# Possible to receive 189 invite after acceptance of 190?



## puppeye (Mar 9, 2018)

Hi everyone,

I have recently received a 190 visa invite and wanted to ask if I accept this invite, will i still be eligible to receive a 189 invite? I mean will my acceptance of the 190 invite stop me from receiving a 189 invite?

I currently have 70 points with a non-pro rata occupation.

Please note that I have two separate EOIs for each visa subclass so my 190's invite did freeze my 189 EOI. 

I also understand that the application fees paid are non-refundable and am prepared to accept it. The reason is that I am turning 45 in early 2019 and dont want the risk of not getting any visa at all. 

Thank you very much. Your help and advice will be greatly appreciated.


----------



## puppeye (Mar 9, 2018)

Sorry, typo, "Please note that I have two separate EOIs for each visa subclass so my 190's invite *didnt *freeze my 189 EOI. "


----------



## Track69 (Feb 19, 2018)

I am following


----------



## haky4all (Nov 10, 2017)

I knew that you one acceptance does not stop the other as long as you ready to make the payment for both and lose one later because you can only follow through to the end with just one. .


----------



## sawtinnmaung (Jan 21, 2016)

If you have two separate EOIs, you still can receive 189 on the EOI that you do not receive invitation for 190.

For instance, you have EOI A and B.

You have already received an 190 invitation on EOI A.

You still have a chance to receive an 189 invitation on EOI B.

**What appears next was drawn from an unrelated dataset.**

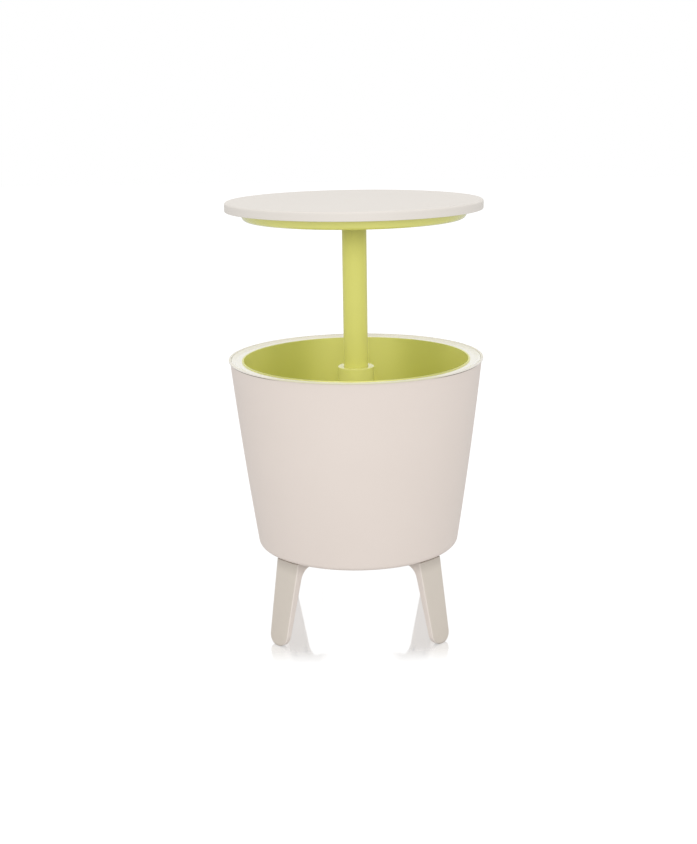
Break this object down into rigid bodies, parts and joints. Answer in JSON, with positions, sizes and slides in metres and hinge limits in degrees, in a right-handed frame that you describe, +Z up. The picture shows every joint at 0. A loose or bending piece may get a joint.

However, if you confirmed you are going to accept 190 which is almost equivalent to 189, you may want to consider to suspend your another EOI for others.


----------



## vincyf1 (Jul 19, 2017)

puppeye said:


> Hi everyone,
> 
> I have recently received a 190 visa invite and wanted to ask if I accept this invite, will i still be eligible to receive a 189 invite? I mean will my acceptance of the 190 invite stop me from receiving a 189 invite?
> 
> ...


If you have already received invite for 190 Visa, then go ahead and lodge the Visa. You will not be rejected the Visa unless you provide false documents or information.

Both 189 and 190 are essentially the same PR Visa and the Information\Documents required by both are same. The only difference is the requirement for Visa 190 State commitment. 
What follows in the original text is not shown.